For the next 40 years, Mucha worked tirelessly at his art. But by the time of his death in 1939, his sensually decorative illustrations from this period were considered outmoded.

Fashion is a fickle mistress though and just thirty years after his death, Mucha was adopted as a poster boy for psychedelia. I'm told no self-respecting teenage bedroom or student flat was complete without a Mucha or an Aubrey Beardsley poster during these heady days when the idea of beauty was being reclaimed as a universal truth.

This touring exhibition is being staged in collaboration with The Mucha Foundation, set up by the Czech artist's family in 1992.

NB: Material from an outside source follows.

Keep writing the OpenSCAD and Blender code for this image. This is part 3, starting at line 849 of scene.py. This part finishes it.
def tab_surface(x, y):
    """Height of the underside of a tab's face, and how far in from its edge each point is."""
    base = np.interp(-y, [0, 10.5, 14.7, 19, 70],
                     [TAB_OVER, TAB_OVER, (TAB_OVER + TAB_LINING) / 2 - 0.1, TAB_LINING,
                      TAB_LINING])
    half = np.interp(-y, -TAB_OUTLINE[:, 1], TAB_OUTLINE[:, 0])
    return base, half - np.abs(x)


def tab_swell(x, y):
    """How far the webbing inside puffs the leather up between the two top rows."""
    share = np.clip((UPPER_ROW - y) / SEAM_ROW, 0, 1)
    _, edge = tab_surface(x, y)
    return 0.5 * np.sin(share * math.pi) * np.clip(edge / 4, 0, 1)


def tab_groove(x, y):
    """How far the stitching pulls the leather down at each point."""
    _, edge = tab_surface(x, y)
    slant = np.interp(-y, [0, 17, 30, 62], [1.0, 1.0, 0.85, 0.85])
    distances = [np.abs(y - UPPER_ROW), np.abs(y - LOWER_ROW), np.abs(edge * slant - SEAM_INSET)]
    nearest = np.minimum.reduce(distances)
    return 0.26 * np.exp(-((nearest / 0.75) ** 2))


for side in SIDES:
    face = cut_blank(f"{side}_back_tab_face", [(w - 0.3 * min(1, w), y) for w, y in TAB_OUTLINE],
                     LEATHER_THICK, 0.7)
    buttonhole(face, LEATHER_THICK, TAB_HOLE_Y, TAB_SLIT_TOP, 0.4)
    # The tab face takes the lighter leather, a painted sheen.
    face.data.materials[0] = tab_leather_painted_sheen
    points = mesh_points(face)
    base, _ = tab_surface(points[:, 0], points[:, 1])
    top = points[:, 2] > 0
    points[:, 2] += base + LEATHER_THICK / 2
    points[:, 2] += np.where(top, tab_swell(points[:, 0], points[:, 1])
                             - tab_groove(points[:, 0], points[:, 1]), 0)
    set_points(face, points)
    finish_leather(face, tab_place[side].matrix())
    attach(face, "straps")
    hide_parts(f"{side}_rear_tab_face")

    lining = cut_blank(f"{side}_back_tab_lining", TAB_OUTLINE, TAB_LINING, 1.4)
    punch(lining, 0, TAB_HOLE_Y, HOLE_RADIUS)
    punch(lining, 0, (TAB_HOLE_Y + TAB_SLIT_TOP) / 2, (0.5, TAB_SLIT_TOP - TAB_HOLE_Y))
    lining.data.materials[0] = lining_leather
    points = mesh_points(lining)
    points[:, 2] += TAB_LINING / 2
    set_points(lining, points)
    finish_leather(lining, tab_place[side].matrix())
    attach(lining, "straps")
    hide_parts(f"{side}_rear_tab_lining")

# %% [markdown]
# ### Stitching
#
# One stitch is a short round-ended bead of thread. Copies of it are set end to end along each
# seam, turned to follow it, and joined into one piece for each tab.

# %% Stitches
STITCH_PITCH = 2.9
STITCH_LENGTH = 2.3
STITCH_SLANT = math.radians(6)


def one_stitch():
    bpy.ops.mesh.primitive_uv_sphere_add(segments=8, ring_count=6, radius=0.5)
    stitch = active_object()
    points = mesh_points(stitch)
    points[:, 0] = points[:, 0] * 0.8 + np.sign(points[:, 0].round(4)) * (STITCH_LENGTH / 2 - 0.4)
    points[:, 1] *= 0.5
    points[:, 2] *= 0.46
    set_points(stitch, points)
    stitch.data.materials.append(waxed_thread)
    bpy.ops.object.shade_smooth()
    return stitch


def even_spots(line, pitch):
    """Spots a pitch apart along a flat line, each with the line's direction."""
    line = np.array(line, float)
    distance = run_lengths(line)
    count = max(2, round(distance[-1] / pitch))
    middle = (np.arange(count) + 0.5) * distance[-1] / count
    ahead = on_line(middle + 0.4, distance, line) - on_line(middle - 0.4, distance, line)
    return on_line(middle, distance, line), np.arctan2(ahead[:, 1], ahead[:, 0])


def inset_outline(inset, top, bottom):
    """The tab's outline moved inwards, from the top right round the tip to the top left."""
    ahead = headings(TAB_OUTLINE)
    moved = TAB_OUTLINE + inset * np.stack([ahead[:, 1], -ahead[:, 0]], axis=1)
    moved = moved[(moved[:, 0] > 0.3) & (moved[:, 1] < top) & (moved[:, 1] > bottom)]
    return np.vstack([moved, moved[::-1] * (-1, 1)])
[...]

Focusing mainly on work from Mucha's Paris period, it tells the story of how key players in the international Art Nouveau movement bounced off each other's ideas and idiosyncrasies. It examines how Mucha's philosophy is reflected on the development of his work beyond the fin de siècle period with which he is generally associated. Also included are several examples of of works produced after his return to the Czech lands in 1910 when his art started to focus on his Slavic nationalism.

Pippa Stephenson, Curator of European Art with Glasgow Museums, explains:

"We have 13 works from Glasgow Museums' collection which will be part of this exhibition.

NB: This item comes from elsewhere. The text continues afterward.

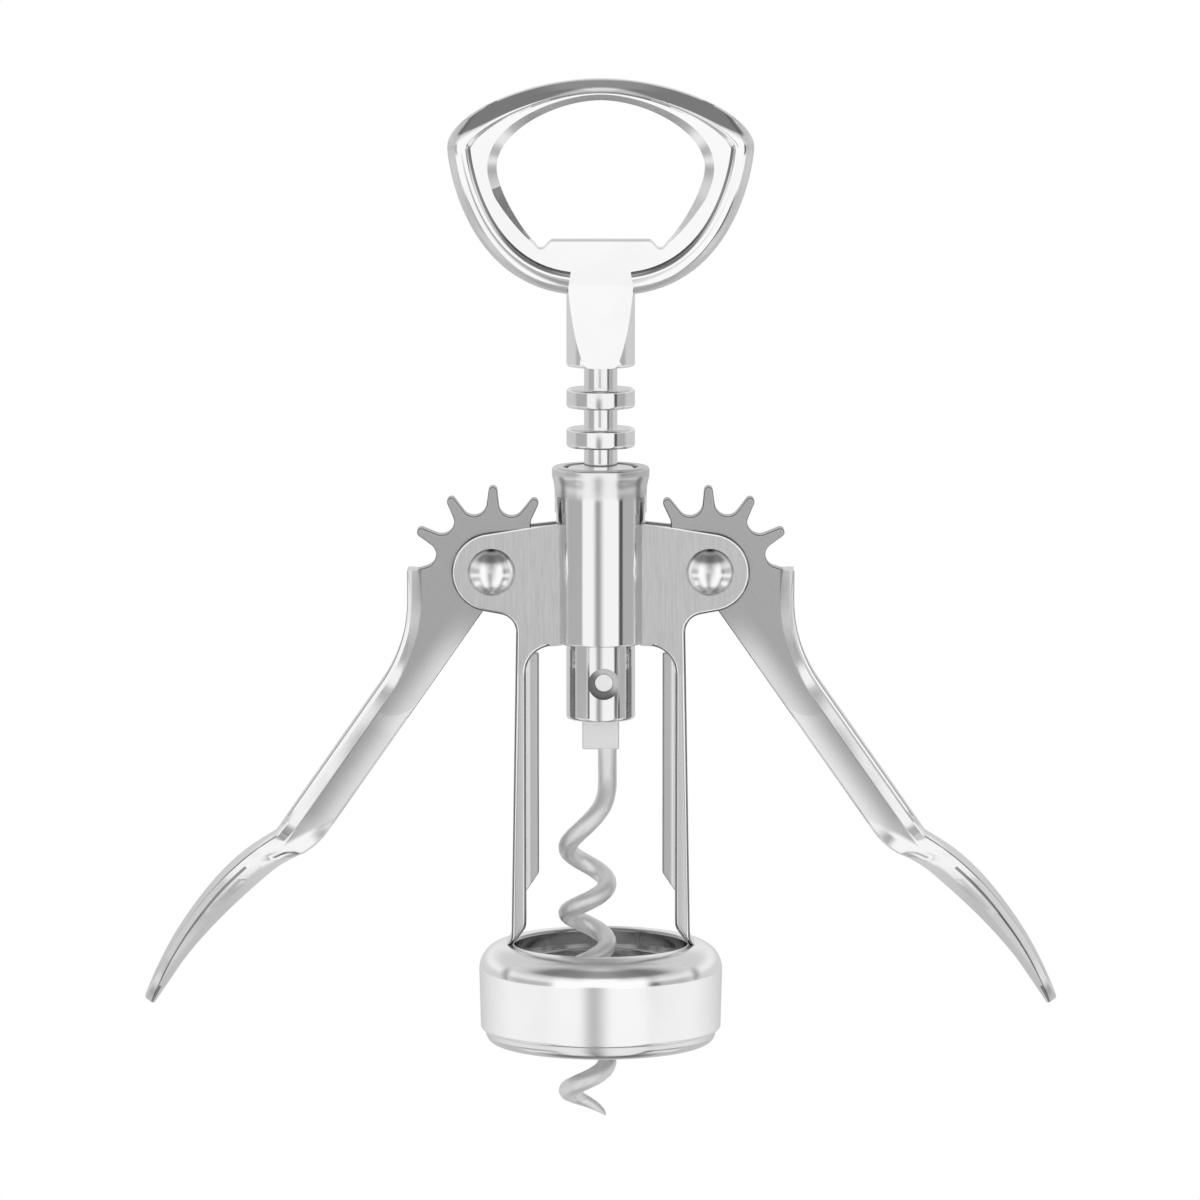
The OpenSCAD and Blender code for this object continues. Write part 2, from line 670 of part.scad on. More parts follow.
function opening_edge() =
    let (mid = loop_mid - opening_drop, a = loop_r - loop_side,
         up = loop_up + opening_drop - loop_top,
         sill = loop_foot + opener_h, half = opener_w / 2,
         edge = throat_w / 2, down = mid - sill + throat_drop)
    concat(
        [for (q = bezier([[0, 1], [0.43, 1], [1, 0.54], [1, 0]], 10)) [a * q[0], mid + up * q[1]]],
        [for (q = bezier([[1, 0], [1, 0.28], [0.78, 0.8], [edge / a, 1]], 8, 1))
            [a * q[0], mid - down * q[1]]],
        rounded_run([[edge, mid - down],
            [half + notch_w, sill - notch_depth, notch_w / 2],
            [half, sill, notch_w / 2], [0, sill, 0]]));

function mirrored_loop(half) = concat(half, reversed([for (p = half) flip(p)]));

module roll() {
    half = loop_edge(0, 14);
    path = concat(reversed([for (p = half) flip(p)]), [for (i = [1:len(half) - 1]) half[i]]);
    n = len(path);
    loft([for (i = [0:n - 1])
        let (p = path[i],
             way = unit(path[min(n - 1, i + 1)] - path[max(0, i - 1)]),
             inward = [way[1], -way[0]],
             share = min(1, abs(p[0]) / loop_r),
             w = roll_top_w + (roll_w - roll_top_w) * smooth(share),
             c = p + inward * w / 2)
        [for (j = [0:11]) let (q = c + inward * w / 2 * cos(30 * j))
            [q[0], roll_h / 2 * sin(30 * j), q[1]]]]);
}

module handle() {
    shade = "whitesmoke";
    flat_z = loop_foot + edge_r;
    r = neck_d / 2;
    foot_y = tongue_h / 2;
    half_plate = plate_t / 2;
    color(shade) difference() {
        union() {
            difference() {
                slab(plate_t, mirrored_loop(loop_edge(roll_w / 3, 14)));
                slab(plate_t + over, mirrored_loop(opening_edge()));
            }
            roll();
            intersection() {
                translate([0, 0, neck_foot]) cylinder(r = r, h = neck_len + roll_w);
                rotate([90, 0, 90]) linear_extrude(neck_d + over, center = true)
                    polygon([[-r, neck_foot], [-foot_y, neck_foot + r - foot_y], [-half_plate, flat_z],
                             [-half_plate, flat_z + roll_w], [half_plate, flat_z + roll_w],
                             [half_plate, flat_z], [foot_y, neck_foot + r - foot_y], [r, neck_foot]]);
            }
        }
        translate([0, 0, neck_foot - over]) cylinder(d = spindle_d, h = spindle_grip + over);
    }
}

frame();
bell_liner();
rivet(-1);  // rivet_left
rivet(1);  // rivet_right
lever(-1);  // lever_left
lever(1);  // lever_right
rack();
spindle();
handle();
worm_pin();
worm();
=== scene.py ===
# %% [markdown]
# # A lever corkscrew in bright metal
#
# This lesson dresses a corkscrew whose sizes and joints are already settled in CAD. The CAD model gives the
# true places, and each piece is modelled again over its solid with rounded edges and real finishes.
# Everything is in millimetres until a helper turns it into Blender's metres.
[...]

"The objects from Glasgow Museums' collection have been carefully selected to accompany the artworks by Mucha. We have paintings and posters by artists such as Dante Gabriel Rossetti and John Duncan, as well as Charles Rennie Mackintosh and his Glasgow Style contemporaries. They all serves to highlight the dynamic interchange of artistic ideas between Scotland, the rest of the UK, and continental Europe."

Old friends heading for the Mucha exhibition include; The Druids – Bringing in the Mistletoe (1890) by Glasgow Boys George Henry and E.A. Hornel, John Duncan's The Coming of Bride (1916-1917) and Regina Cordium – Alice Wilding (1866) by Rossetti.

Rossetti was an influential figure in the Art Nouveau movement, explains Dr Joanna Meacock, Curator of British Art with Glasgow Museums as we stand before Rossetti's glowingly beautiful Regina painting.

"By the time of Rossetti's death in 1882, his work was not widely knows because he was afraid of criticism and as a result didn't show his work," she says. "He had patrons who knew about his work and bought it but it wasn't shown in exhibitions. His paintings have all the elements which were to find their way into work by Mucha as well as Charles Rennie Mackintosh and the other leading exponents of the Glasgow Style.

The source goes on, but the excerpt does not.